On December 20, 2016, the US Office of the Comptroller of the Currency (“OCC”) issued a final rule that will govern the resolution of uninsured national banks (the “Final Rule”).1 The OCC is the chartering authority for all national banks and federal savings associations. All federal savings associations must obtain deposit insurance from the Federal Deposit Insurance Corporation (“FDIC”), so federal savings associations are not covered by the Final Rule. The FDIC acts as the receiver or conservator for failed insured depository institutions. The National Bank Act (“NBA”) does not require national banks to have deposit insurance, and a number of national banks engaged solely in fiduciary activities operate without deposit insurance. While no uninsured national banks have failed since the Great Depression, the OCC issued the Final Rule to provide greater clarity to market participants regarding the receivership process for uninsured national banks.
Scope of the Final Rule
The Final Rule covers uninsured national banks that have limited their operations solely to providing fiduciary services (“uninsured trust banks”)2 and special-purpose national banks that are engaged in at least one core banking function. The latter group is intended to capture the special-purpose national bank (“SPNB”) charter for entities engaged in core banking functions related to financial technology that the OCC recently announced as part of its initiative on responsible innovation.3 To the extent that an SPNB obtained deposit insurance, the FDIC would act as receiver. Importantly, the Final Rule does not cover the resolution of uninsured federal branches and agencies of foreign banks even though those institutions are also resolved by the OCC.

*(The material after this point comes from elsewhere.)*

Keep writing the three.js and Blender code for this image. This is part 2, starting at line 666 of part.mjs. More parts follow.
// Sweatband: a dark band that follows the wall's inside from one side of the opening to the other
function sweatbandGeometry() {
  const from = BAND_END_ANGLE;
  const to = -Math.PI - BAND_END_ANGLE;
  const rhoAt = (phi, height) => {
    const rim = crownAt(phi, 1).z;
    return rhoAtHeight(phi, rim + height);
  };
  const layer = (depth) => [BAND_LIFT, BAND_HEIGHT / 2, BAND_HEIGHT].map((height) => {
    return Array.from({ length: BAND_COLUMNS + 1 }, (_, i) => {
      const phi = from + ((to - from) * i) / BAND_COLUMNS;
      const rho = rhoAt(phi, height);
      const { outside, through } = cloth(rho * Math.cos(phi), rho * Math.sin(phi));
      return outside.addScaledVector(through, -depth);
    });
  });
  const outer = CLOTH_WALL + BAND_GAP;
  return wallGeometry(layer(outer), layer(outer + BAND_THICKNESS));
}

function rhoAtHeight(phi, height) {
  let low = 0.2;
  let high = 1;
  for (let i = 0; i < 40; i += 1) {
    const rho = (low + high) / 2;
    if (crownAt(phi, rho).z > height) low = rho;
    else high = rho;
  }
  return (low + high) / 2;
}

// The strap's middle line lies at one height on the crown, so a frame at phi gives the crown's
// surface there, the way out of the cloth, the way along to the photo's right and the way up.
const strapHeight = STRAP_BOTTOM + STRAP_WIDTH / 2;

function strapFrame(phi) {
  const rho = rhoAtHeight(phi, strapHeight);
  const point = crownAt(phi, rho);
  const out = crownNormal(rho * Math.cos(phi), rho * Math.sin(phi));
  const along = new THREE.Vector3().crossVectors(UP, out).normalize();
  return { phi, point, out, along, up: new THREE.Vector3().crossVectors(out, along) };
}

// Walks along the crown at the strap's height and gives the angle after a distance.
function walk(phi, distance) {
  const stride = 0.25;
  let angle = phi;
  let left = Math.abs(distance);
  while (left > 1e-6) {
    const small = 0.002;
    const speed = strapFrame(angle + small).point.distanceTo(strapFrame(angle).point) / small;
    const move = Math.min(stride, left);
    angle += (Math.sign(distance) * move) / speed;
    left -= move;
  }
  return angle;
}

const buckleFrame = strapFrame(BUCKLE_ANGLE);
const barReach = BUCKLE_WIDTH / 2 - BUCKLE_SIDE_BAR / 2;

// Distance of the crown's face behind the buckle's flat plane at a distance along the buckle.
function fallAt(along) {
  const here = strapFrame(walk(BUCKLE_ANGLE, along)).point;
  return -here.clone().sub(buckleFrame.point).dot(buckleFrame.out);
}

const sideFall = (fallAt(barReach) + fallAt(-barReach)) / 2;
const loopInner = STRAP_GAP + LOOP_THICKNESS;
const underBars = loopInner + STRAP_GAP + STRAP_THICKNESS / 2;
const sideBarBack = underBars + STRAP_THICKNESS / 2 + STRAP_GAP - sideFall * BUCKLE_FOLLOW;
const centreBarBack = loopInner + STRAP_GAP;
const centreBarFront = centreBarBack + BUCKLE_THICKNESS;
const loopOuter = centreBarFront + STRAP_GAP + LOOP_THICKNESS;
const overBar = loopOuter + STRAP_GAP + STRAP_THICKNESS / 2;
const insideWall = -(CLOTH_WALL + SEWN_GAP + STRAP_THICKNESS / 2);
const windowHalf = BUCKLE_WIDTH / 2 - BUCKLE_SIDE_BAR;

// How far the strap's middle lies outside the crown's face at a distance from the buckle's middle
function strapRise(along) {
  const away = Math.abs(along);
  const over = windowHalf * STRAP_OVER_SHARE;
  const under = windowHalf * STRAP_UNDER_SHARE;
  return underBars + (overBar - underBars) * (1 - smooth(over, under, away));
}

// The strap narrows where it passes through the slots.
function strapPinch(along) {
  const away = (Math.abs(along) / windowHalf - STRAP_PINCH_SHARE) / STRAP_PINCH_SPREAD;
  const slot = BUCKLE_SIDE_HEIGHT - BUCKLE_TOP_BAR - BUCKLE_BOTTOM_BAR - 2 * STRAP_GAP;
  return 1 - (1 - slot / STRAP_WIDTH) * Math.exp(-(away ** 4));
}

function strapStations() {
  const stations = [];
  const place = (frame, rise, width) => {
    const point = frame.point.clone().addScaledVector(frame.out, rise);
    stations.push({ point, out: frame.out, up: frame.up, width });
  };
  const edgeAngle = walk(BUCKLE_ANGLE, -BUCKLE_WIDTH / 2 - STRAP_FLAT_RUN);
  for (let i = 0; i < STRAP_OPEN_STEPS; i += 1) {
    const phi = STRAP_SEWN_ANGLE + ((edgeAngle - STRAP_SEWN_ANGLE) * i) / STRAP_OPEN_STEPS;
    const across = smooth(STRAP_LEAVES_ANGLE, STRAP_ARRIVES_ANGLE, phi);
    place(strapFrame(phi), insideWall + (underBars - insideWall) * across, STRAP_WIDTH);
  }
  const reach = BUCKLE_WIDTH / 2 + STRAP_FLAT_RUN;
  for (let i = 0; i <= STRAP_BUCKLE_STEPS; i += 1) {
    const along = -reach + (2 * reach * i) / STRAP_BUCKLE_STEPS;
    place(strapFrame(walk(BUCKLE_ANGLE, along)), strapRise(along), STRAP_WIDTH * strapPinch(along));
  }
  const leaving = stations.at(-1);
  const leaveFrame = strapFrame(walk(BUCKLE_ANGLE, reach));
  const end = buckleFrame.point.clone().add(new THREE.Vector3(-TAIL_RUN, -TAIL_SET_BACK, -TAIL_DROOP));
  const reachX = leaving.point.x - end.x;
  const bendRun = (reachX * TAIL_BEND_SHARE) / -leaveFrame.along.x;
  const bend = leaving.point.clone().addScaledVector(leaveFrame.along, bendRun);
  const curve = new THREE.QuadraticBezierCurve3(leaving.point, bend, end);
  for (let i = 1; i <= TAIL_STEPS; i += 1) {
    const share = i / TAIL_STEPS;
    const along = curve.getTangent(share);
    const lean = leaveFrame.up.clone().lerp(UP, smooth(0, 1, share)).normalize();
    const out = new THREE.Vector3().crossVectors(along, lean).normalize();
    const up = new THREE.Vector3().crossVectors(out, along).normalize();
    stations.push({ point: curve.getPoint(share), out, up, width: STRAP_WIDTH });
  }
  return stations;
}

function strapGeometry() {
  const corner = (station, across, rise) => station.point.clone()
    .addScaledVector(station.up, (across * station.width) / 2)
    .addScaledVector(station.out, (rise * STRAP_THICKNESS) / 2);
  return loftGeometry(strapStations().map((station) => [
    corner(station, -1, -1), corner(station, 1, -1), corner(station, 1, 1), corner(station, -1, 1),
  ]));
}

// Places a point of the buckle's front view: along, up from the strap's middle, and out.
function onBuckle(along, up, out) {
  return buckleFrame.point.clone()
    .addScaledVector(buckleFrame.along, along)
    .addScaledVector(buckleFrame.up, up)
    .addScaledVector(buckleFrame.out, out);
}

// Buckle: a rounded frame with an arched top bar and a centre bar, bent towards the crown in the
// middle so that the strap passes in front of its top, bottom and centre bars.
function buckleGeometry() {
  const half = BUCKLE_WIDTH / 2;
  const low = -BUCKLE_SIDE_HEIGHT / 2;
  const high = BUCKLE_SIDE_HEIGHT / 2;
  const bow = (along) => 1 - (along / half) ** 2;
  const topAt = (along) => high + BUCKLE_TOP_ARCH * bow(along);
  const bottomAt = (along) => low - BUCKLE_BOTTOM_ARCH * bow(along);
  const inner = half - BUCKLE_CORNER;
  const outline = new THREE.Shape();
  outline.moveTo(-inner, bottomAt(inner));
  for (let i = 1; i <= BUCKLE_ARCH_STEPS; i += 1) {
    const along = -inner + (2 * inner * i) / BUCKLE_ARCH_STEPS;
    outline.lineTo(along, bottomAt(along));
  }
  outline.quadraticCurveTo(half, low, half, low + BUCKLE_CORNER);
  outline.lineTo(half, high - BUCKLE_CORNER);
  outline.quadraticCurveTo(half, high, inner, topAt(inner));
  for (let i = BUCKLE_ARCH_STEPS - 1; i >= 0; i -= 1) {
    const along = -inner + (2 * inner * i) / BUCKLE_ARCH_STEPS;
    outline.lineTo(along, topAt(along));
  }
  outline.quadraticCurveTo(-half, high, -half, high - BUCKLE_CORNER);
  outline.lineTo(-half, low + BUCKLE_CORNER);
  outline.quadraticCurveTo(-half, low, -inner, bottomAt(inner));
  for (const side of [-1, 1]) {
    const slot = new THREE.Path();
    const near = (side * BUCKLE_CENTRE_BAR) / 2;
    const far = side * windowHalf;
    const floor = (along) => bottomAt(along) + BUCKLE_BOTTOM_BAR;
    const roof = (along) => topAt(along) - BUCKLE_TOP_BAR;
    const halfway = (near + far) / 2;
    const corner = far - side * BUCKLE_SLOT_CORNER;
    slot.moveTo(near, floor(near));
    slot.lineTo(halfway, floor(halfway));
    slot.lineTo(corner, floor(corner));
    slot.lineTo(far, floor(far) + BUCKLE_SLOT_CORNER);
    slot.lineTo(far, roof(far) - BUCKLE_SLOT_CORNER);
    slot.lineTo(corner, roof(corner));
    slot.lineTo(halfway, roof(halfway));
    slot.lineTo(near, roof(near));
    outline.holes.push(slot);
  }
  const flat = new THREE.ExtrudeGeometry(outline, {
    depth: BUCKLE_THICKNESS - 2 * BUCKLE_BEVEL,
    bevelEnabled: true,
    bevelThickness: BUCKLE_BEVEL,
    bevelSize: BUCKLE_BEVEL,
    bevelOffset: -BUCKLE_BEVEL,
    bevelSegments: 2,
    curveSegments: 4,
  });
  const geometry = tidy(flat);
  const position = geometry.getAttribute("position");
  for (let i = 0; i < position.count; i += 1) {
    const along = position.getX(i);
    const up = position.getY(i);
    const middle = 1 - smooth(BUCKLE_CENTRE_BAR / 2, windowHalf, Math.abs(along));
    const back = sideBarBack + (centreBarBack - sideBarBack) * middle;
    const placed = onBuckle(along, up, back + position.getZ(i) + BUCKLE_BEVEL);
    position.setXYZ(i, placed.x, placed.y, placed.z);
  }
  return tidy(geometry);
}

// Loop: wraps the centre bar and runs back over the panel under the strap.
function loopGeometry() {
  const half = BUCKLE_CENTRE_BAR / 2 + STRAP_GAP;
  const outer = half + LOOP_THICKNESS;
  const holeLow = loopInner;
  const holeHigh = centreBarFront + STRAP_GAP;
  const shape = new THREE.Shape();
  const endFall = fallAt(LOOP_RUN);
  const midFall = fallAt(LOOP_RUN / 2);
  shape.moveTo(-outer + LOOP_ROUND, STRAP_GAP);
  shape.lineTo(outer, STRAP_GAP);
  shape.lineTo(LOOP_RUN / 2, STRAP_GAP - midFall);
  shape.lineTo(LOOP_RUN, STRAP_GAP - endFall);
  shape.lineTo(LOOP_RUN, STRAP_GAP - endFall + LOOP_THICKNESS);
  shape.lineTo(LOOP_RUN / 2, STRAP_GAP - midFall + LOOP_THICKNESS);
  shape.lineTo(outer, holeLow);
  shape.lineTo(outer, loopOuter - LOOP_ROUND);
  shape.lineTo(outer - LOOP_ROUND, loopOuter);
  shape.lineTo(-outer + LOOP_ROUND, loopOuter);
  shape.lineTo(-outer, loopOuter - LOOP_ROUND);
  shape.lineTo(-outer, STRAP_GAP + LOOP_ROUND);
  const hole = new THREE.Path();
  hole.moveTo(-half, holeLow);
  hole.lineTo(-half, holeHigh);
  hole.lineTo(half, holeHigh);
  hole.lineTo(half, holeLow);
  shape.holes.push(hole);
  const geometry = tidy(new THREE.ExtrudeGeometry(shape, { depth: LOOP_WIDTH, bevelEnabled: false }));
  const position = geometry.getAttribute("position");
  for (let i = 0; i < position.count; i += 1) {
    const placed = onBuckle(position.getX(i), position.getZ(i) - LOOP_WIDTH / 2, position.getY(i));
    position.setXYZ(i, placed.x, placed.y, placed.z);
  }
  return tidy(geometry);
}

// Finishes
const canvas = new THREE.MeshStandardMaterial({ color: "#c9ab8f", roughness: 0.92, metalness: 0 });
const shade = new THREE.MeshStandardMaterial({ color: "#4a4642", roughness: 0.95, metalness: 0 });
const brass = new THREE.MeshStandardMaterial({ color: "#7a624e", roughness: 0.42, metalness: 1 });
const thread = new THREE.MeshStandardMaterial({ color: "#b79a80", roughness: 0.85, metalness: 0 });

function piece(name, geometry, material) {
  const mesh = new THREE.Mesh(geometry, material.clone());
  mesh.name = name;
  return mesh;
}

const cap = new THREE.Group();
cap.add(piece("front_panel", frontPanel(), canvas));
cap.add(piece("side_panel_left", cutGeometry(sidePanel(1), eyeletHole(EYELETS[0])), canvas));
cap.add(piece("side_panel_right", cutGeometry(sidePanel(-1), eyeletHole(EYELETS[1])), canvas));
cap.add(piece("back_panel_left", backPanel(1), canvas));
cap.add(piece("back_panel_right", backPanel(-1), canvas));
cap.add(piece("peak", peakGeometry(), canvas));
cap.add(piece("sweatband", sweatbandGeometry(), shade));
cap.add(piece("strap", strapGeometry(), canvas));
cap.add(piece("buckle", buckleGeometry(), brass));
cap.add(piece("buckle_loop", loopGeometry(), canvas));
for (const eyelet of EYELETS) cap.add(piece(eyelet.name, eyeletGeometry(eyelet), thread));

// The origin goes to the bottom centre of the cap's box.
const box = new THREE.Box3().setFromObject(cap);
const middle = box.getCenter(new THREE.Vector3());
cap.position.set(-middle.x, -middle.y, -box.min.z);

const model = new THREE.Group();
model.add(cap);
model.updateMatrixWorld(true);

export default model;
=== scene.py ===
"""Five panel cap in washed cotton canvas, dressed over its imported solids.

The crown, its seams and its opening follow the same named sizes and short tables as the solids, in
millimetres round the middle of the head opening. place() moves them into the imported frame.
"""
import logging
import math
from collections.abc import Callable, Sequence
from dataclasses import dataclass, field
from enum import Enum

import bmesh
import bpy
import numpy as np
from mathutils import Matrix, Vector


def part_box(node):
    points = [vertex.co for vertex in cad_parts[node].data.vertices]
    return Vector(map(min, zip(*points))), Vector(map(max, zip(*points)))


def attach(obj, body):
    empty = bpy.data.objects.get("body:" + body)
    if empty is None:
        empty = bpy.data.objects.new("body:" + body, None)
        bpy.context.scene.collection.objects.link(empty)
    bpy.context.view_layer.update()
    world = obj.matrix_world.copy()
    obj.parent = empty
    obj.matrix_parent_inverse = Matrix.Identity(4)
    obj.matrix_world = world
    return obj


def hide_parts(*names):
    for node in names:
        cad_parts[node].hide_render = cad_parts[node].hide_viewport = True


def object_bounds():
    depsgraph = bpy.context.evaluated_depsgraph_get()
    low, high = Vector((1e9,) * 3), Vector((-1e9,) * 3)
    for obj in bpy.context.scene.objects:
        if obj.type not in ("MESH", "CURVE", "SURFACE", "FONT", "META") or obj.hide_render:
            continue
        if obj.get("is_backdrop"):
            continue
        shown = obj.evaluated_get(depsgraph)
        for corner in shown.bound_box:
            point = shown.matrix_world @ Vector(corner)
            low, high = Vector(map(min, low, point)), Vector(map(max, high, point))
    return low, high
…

Receivership Process Under the Proposed Rule
The Final Rule sets out the OCC’s authority to appoint a receiver for an uninsured national bank. Under the NBA, the conditions for appointing a receiver include (i) one of 13 grounds identified in the Federal Deposit Insurance Act (“FDIA”)4 or (ii) the national bank’s board of directors having fewer than five members.5 While a court cannot appoint a receiver, a national bank may seek judicial review of the appointment of the receiver by the OCC.

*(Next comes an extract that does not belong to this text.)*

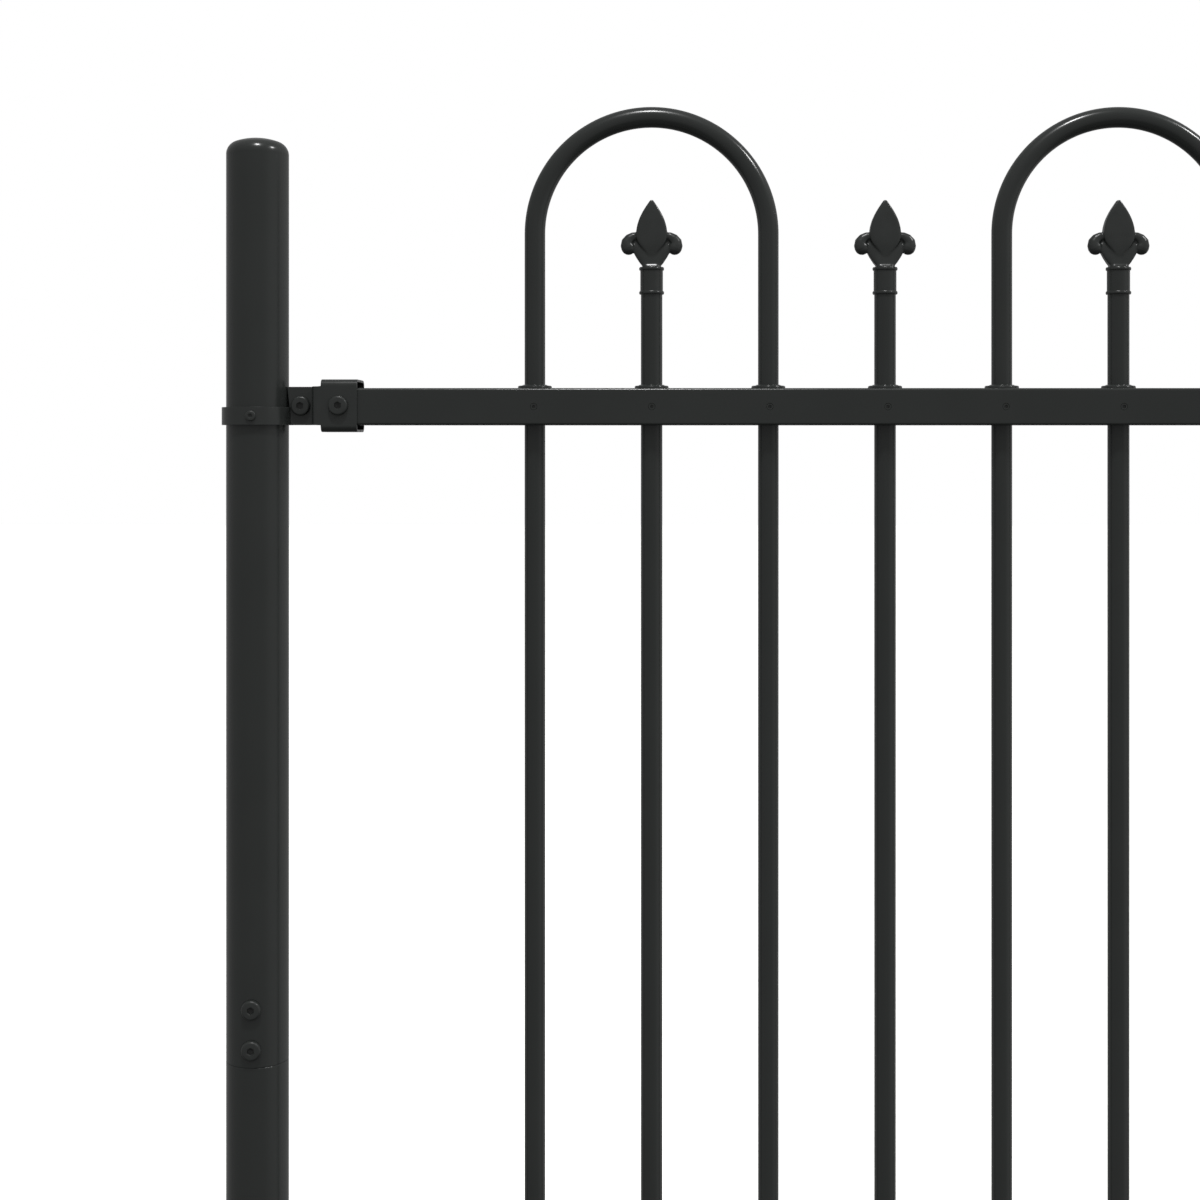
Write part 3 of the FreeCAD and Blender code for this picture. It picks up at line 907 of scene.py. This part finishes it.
# ---- Posts ----
@dataclass
class Post(Assembly):
    """A post's cap, its splice screws, its base plate and the weld round its foot."""

    side: Side
    tube_radius: float = 0.0240
    tube_bore: float = 0.0224
    cap_edge: float = 0.0105
    cap_crown: float = 0.0500
    plug_length: float = 0.0220
    plate_edge: float = 0.0008
    plate_corner: float = 0.0080
    hole: float = 0.0110
    hole_spacing: float = 0.1100
    plate_thickness: float = 0.0060
    slip: float = 0.0001  # round the cap's plug
    lead: float = 0.0020  # bevel of the plug's end
    screw_length: float = 0.0140
    screw_thread: float = 0.0100
    weld_leg: float = 0.0040
    weld_root: float = 0.0005  # how far the bead goes into the plate and the tube
    weld_ripples: int = 60
    weld_dip: tuple[float, float, float] = (0.985, 0.985, 0.95)

    # the bead's section, in legs out from the tube and up from the plate
    BEAD = ((0, 0), (1, 0), (0.96, 0.28), (0.70, 0.66), (0.34, 0.94), (0, 1.08), (0, 0))

    def __post_init__(self) -> None:
        """Find the post's axis at the ground."""
        self.axis = Vector((middle(f"{self.side.label}_upper_tube")[0], 0, 0))

    def cap(self) -> Piece:
        """Turn the cap: a plug, a round edge and a shallow dome.

        Returns:
            The cap.
        """
        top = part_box(f"{self.side.label}_post_cap")[1].z
        reach = self.tube_radius - self.cap_edge
        rise = math.sqrt((self.cap_crown - self.cap_edge) ** 2 - reach**2)
        foot = top - self.cap_crown + rise
        lean = math.degrees(math.asin(reach / (self.cap_crown - self.cap_edge)))
        plug = self.tube_bore - self.slip
        rings = [(plug - self.lead, foot - self.plug_length), (plug, foot - self.plug_length + self.lead),
                 (plug, foot)]
        rings += arc((reach, foot), self.cap_edge, 0, 90 - lean, steps=12)
        rings += arc((0, top - self.cap_crown), self.cap_crown, 90 - lean, 89.5, steps=8)[1:]
        return turn("cap", rings, self.axis, sides=96)

    def screws(self) -> Piece:
        """Two screws through the splice.

        Returns:
            Both screws as one piece.
        """
        low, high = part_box(f"{self.side.label}_splice_screws")
        head = ButtonHead()
        heights = (low.z + head.diameter / 2, high.z - head.diameter / 2)
        seats = [self.axis + Vector((0, -self.tube_radius, height)) for height in heights]
        return join("splice", [head.build(seat, self.screw_length, self.screw_thread) for seat in seats])

    def plate(self) -> Piece:
        """A square plate with round corners and four bolt holes.

        Returns:
            The plate with its weld.
        """
        low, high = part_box(f"{self.side.label}_base_plate")
        plate = begin("plate", bpy.ops.mesh.primitive_plane_add, size=high.x - low.x, location=self.axis)
        with editing(plate):
            whole(Kind.VERT)
            bpy.ops.mesh.bevel(affect="VERTICES", offset=self.plate_corner, segments=8)
            bpy.ops.mesh.select_all(action="SELECT")
            pull((0, 0, self.plate_thickness))
        tidy(plate)
        for sx in (-1, 1):
            for sy in (-1, 1):
                place = self.axis + Vector((sx, sy, 0)) * (self.hole_spacing / 2)
                drill(plate, place, self.hole / 2, (-0.01, 0.02))
        soften(plate, self.plate_edge, segments=2, sharp=35)
        return join("plate", [plate, self.weld()])

    def weld(self) -> Piece:
        """A weld bead in overlapping ripples round the tube's foot.

        Returns:
            The bead.
        """
        foot = self.plate_thickness - self.weld_root
        inner = self.tube_radius - self.weld_root
        leg = self.weld_leg
        rings = [(inner + out * leg, foot + up * leg) for out, up in self.BEAD]
        bead = turn("bead", rings, self.axis, sides=4 * self.weld_ripples, hollow=True)
        ripple = 2 * math.pi / self.weld_ripples

        def in_dip(place: Vector, way: Vector) -> bool:
            """Take the outer vertices in the first third of each ripple, which sinks in."""
            out = place - self.axis
            angle = math.atan2(out.y, out.x) % ripple
            return Vector((out.x, out.y)).length > inner + 0.2 * leg and angle < ripple / 3

        with editing(bead):
            pick(Kind.VERT, in_dip)
            resize(self.weld_dip, self.axis + Vector((0, 0, foot)))
        tidy(bead, 60)
        return bead

    def build(self) -> None:
        """Build the post's own pieces and dress its tubes."""
        side = self.side.label
        for name, piece, slot in (("post_cap", self.cap(), Slot.PLASTIC),
                                  ("splice_screws", self.screws(), Slot.FASTENER),
                                  ("base_plate", self.plate(), Slot.TUBE)):
            piece.name = f"{side}_{name}_formed"
            self.wardrobe.hand_over(piece, slot, f"{side}_{name}")
        for tube in ("upper_tube", "lower_tube"):
            self.wardrobe.keep(f"{side}_{tube}", Slot.TUBE)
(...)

The Final Rule will govern the receivership process whether the OCC appointed itself or a third party as receiver. If the OCC appointed itself as receiver, it would act in two capacities with respect to the failed institution. This dual-capacity arrangement, while complicated to administer, is well established in the context of FDIC receiverships, and claims or judgments concerning the receivership are satisfied from the receivership estate, not from the OCC’s operating budget.

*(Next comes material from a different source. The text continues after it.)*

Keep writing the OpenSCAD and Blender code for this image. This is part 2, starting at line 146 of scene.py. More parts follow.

The Final Rule’s mechanisms for the appointment of a receiver, public notice of the receivership, claims submission and adjudication, receivership expenses, powers of the receiver, and shareholder rights are identical to those set forth in the OCC’s September 2016 proposed rule (the “Proposed Rule”)6 and generally similar to those used by the FDIC for receiverships of failed insured depository institutions. However, the receivership process established by the Final Rule differs from the FDIC’s procedures in several important ways. First, claimants may simultaneously pursue the resolution of claims against the failed institution (i) through the OCC’s administrative processes and (ii) in a court of competent jurisdiction. Claimants are not required to exhaust their administrative remedies prior to pursuing any court action. Second, the order of priorities for distribution of the receivership’s assets does not include deposit liabilities or any depositor or consumer preference. Unlike insured depository institutions, uninsured banks will not have traditional deposits, so no depositor preference is provided by the Final Rule. The OCC also determined that it did not have authority under the NBA to distinguish between unsecured claims of consumers and general creditors. Third, the NBA does not expressly provide the OCC with some of the specific powers granted to the FDIC in its capacity as receiver under the FDIA. The Final Rule provides that the receiver for an uninsured national bank may exercise other rights, privileges and powers authorized for receivers of national banks under the NBA and the common law of receiverships as applied by the courts to receiverships of national banks under the NBA. Therefore, receivership powers regarding repudiation, fraudulent transfers and “secret agreements” are established by judicial precedent and common law. Fourth, the OCC indicated in the preamble to the Final Rule that the receiver of an uninsured national bank will have the authority (with court approval) to transfer fiduciary accounts and related assets to a successor fiduciary notwithstanding contrary state law. This preemption of state fiduciary law under the NBA is consistent with cases holding that the FDIC acting as receiver has authority under federal law to transfer fiduciary assets regardless of state law.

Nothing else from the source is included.